WRITTEN TASK:
Starting from the line that contains "reducer_bush();", copy every line exactly until the line that contains "cad_parts[member].parent = rigid_bodies[body]", which is also included.

DATA SHOWN:
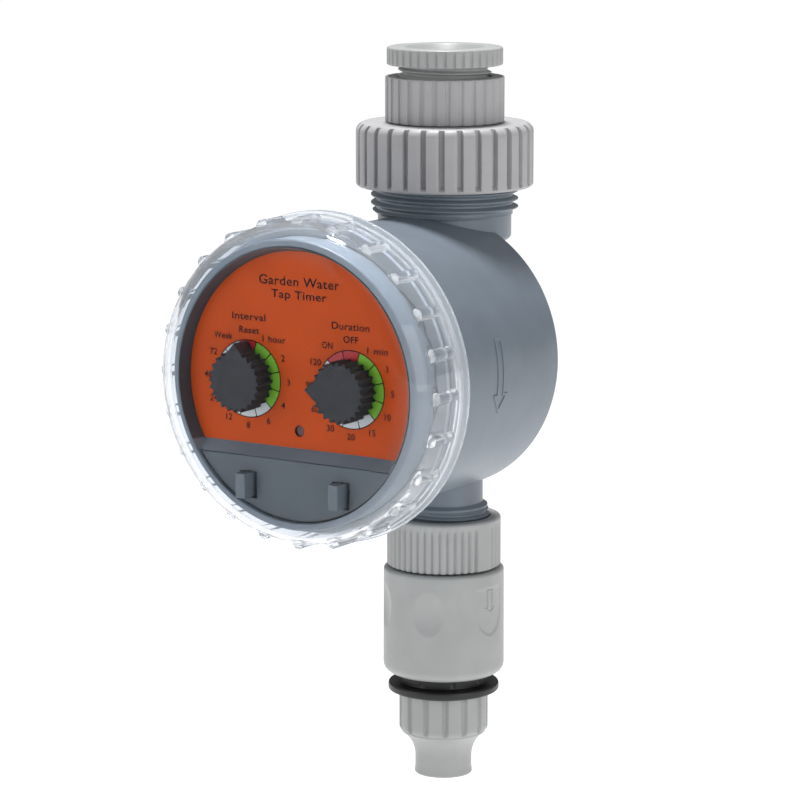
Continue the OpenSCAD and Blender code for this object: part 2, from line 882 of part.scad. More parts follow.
// Outlet adapter: a fluted collar on the outlet's thread with a click nipple below
module outlet_adapter() {
    floor_z = outlet_end + 1.8;
    color(c_light) difference() {
        union() {
            difference() {
                rotate_extrude() polygon(concat(
                    [[0, -collar_bottom]],
                    arc([collar_r - 0.5, -collar_bottom + 0.5], 0.5, -90, 0, 3),
                    arc([collar_r - 0.8, -collar_top - 0.8], 0.8, 0, 90, 3),
                    [[0, -collar_top]]
                ));
                round_flutes(collar_flutes, collar_r, 0.8, 0.6, -collar_bottom - cut, -collar_top - 1.6);
            }
            rotate_extrude() polygon([
                [0, -collar_bottom + cut], [nipple_r, -collar_bottom + cut], [nipple_r, -157.4],
                [7.2, -158], [7.2, -160.6], [nipple_r, -161.6], [nipple_r, -166.5], [6.6, -166.5],
                [6.6, -169], [nipple_r, -169], [nipple_r, -171.6], [7.4, -172.6], [0, -172.6]
            ]);
        }
        post(g34_crest_r + run_gap, -floor_z, -collar_top + cut);
        post(5, -180, -floor_z + cut);
    }
}

module outlet_washer() {
    color(c_rubber) ring(g34_crest_r - 0.3, 7.6, -outlet_end - 1.8, -outlet_end);
}

module nipple_seal() {
    color(c_rubber) translate([0, 0, -167.75])
        rotate_extrude() translate([7.6, 0]) circle(r = 0.95, $fn = 24);
}

// Black inner body: the socket for the nipple, the spring shoulder, the disc and the hose barb
module connector_body() {
    socket_low = 173.4;
    color(c_black) difference() {
        union() {
            post(12.2, -disc_bottom + 1, -157.4);
            post(14.6, -178.6, -177);
            post(disc_r, -disc_bottom, -disc_bottom + 2.3);
            post(9.4, -196, -disc_bottom + cut);
            rotate_extrude() polygon([
                [0, -205], [4.9, -205], [5.7, -202.6], [5.1, -202.6], [5.7, -200], [5.1, -200],
                [5.1, -195], [0, -195]
            ]);
        }
        post(nipple_r + 0.3, -socket_low, -156);
        post(4, -206, -socket_low + cut);
        for (a = [0:90:270])
            rotate([0, 0, a]) translate([6, -2, -160.7]) cube([8, 4, 2.6]);
    }
}

// Outer sleeve: slides down over the body against its spring
module connector_sleeve() {
    finger_r = 28;
    color(c_light) difference() {
        rotate_extrude() polygon(concat(
            [[9.6, -sleeve_top], [9.6, -152.5], [12.6, -152.5], [12.6, -161.5], [15, -161.5],
             [15, -sleeve_bottom]],
            arc([sleeve_r - 2, -sleeve_bottom + 2], 2, -90, 0, 5),
            arc([sleeve_r - 1, -sleeve_top - 1], 1, 0, 90, 3)
        ));
        for (a = [30:60:330])
            rotate([0, 0, a]) translate([sleeve_r + finger_r - 0.8, 0, -160.8])
                sphere(r = finger_r);
    }
}

module sleeve_spring() {
    turns = 4;
    pitch = (177 - 161.5 - 0.3) / turns;
    color(c_steel) for (i = [0:turns - 1])
        translate([0, 0, -177 + 0.15 + pitch * (i + 0.5)])
            rotate_extrude() translate([13.6, 0]) circle(r = 0.6, $fn = 24);
}

// Four jaws in the body's windows that hold the nipple's groove
module grip_jaws() {
    color(c_white) for (a = [0:90:270]) rotate([0, 0, a]) intersection() {
        translate([7.5, -1.9, -160.5]) cube([4.6, 3.8, 2.2]);
        ring(12.1, 7.5, -161, -157);
    }
}

// Hose nut: a ribbed grip above a hollow-curved taper and a slim tail
module hose_nut() {
    top = disc_bottom + 0.3;
    bend_r = 9;
    hose_stop = tail_end - 6;
    color(c_light) difference() {
        rotate_extrude() polygon(concat(
            [[9.48, -top], [9.48, -197], [6.4, -199.5], [6.4, -hose_stop], [6.7, -hose_stop],
             [6.7, -tail_end], [tail_r + 0.2, -tail_end],
             [tail_r + 0.2, -tail_end + 0.8], [tail_r, -tail_end + 1.2]],
            arc([tail_r + bend_r, -hose_nut_bottom - bend_r + 1], bend_r, 180, 124, 6),
            [[hose_nut_r - 0.5, -hose_nut_bottom], [hose_nut_r, -hose_nut_bottom + 0.6],
             [hose_nut_r, -top - 0.5], [hose_nut_r - 0.5, -top]]
        ));
        grip_grooves(14, hose_nut_r, 0.9, 1.7, -hose_nut_bottom - cut, -top - 1);
    }
}

reducer_bush();
tap_washer();
bush_washer();
inlet_adapter();
union_nut();
union_seal();
filter_screen();
valve_body();
main_housing();
clear_cover();
cover_seal();
control_panel();
face_label();
panel_screws();
interval_knob();
duration_knob();
interval_spindle();
duration_spindle();
interval_switch();
duration_switch();
circuit_board();
board_parts();
board_screws();
status_led();
battery_tray();
battery_link();
battery_contacts();
battery_left();
battery_right();
latch_left();
latch_right();
gearbox_base();
gearbox_cover();
gearbox_screws();
gear_motor();
motor_leads();
motor_pinion();
first_gear();
second_gear();
gear_axles();
output_gear();
valve_stem();
stem_seals();
valve_ball();
upper_seat();
lower_seat();
seat_retainer();
outlet_adapter();
outlet_washer();
nipple_seal();
connector_body();
connector_sleeve();
sleeve_spring();
grip_jaws();
hose_nut();
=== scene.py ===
import json
import math

import bmesh
import bpy
from mathutils import Matrix, Vector

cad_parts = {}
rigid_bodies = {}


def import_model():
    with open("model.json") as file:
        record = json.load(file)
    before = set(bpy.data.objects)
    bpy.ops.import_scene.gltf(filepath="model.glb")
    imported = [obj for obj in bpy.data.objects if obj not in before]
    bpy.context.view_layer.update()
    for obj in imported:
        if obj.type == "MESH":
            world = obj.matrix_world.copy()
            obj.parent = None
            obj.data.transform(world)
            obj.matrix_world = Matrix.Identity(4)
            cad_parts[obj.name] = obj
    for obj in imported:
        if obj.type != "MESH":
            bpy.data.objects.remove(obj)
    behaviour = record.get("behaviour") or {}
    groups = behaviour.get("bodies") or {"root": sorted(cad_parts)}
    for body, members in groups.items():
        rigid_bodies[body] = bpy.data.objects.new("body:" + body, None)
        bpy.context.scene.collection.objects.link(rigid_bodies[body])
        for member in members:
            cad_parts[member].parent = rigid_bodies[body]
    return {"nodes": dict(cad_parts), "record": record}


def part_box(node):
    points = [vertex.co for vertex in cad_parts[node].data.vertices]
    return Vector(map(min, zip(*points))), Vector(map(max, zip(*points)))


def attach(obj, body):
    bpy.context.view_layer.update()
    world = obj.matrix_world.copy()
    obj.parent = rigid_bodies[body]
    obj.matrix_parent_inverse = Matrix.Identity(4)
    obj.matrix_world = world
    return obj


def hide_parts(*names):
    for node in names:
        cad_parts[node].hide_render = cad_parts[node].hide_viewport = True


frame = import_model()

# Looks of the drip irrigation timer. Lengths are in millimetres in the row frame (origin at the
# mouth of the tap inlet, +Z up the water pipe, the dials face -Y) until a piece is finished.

MM = 0.001
TURN = 2 * math.pi
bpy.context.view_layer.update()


# ---- Sizes taken from the frame ----


def extent(node):
    """Lowest and highest corner of a CAD node, in millimetres."""
    low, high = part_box(node)
    return low / MM, high / MM


def round_size(node):
    """Radius, top and bottom of a CAD node that is round about the Z axis."""
    low, high = extent(node)
    return (high.x - low.x) / 2, high.z, low.z


def depth_size(node):
    """Distances of a CAD node's front and back from the pipe axis, towards the dials."""
    low, high = extent(node)
    return -low.y, -high.y


spindle_low, spindle_high = extent("duration_spindle")
label_low, label_high = extent("face_label")
knob_front, knob_back = depth_size("duration_knob")
label_front, label_back = depth_size("face_label")
cover_front, cover_back = depth_size("clear_cover")
drum_front, drum_back = depth_size("main_housing")
door_front, tray_back = depth_size("battery_tray")
shell_low, shell_high = extent("main_housing")
drum_z = (shell_low.z + shell_high.z) / 2
dial_x = (spindle_low.x + spindle_high.x) / 2
label_r = (label_high.x - label_low.x) / 2
label_chord = drum_z - label_low.z
DRUM_R = 39.46
DRUM_WALL = 1.9
COVER_R = 44
COVER_WALL = 1.6
COVER_ROUND = 10
NECK_CREST_R = 20.955
NECK_ROOT_R = 19.5
NECK_PITCH = 2.309
G34_CREST_R = 13.22
G34_ROOT_R = 12.06
G34_PITCH = 1.814
G34_CORE_R = G34_ROOT_R - 0.1
G34_BORE_R = G34_CREST_R + 0.08

# A limit that nothing reaches, for a fade that is open on one side
FAR = 999

# Drum frame: x right, y up, z towards the dials
IN_DRUM = Matrix.Translation((0, 0, drum_z)) @ Matrix.Rotation(math.pi / 2, 4, "X")
IN_ROW = Matrix.Identity(4)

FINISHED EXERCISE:
reducer_bush();
tap_washer();
bush_washer();
inlet_adapter();
union_nut();
union_seal();
filter_screen();
valve_body();
main_housing();
clear_cover();
cover_seal();
control_panel();
face_label();
panel_screws();
interval_knob();
duration_knob();
interval_spindle();
duration_spindle();
interval_switch();
duration_switch();
circuit_board();
board_parts();
board_screws();
status_led();
battery_tray();
battery_link();
battery_contacts();
battery_left();
battery_right();
latch_left();
latch_right();
gearbox_base();
gearbox_cover();
gearbox_screws();
gear_motor();
motor_leads();
motor_pinion();
first_gear();
second_gear();
gear_axles();
output_gear();
valve_stem();
stem_seals();
valve_ball();
upper_seat();
lower_seat();
seat_retainer();
outlet_adapter();
outlet_washer();
nipple_seal();
connector_body();
connector_sleeve();
sleeve_spring();
grip_jaws();
hose_nut();
=== scene.py ===
import json
import math

import bmesh
import bpy
from mathutils import Matrix, Vector

cad_parts = {}
rigid_bodies = {}


def import_model():
    with open("model.json") as file:
        record = json.load(file)
    before = set(bpy.data.objects)
    bpy.ops.import_scene.gltf(filepath="model.glb")
    imported = [obj for obj in bpy.data.objects if obj not in before]
    bpy.context.view_layer.update()
    for obj in imported:
        if obj.type == "MESH":
            world = obj.matrix_world.copy()
            obj.parent = None
            obj.data.transform(world)
            obj.matrix_world = Matrix.Identity(4)
            cad_parts[obj.name] = obj
    for obj in imported:
        if obj.type != "MESH":
            bpy.data.objects.remove(obj)
    behaviour = record.get("behaviour") or {}
    groups = behaviour.get("bodies") or {"root": sorted(cad_parts)}
    for body, members in groups.items():
        rigid_bodies[body] = bpy.data.objects.new("body:" + body, None)
        bpy.context.scene.collection.objects.link(rigid_bodies[body])
        for member in members:
            cad_parts[member].parent = rigid_bodies[body]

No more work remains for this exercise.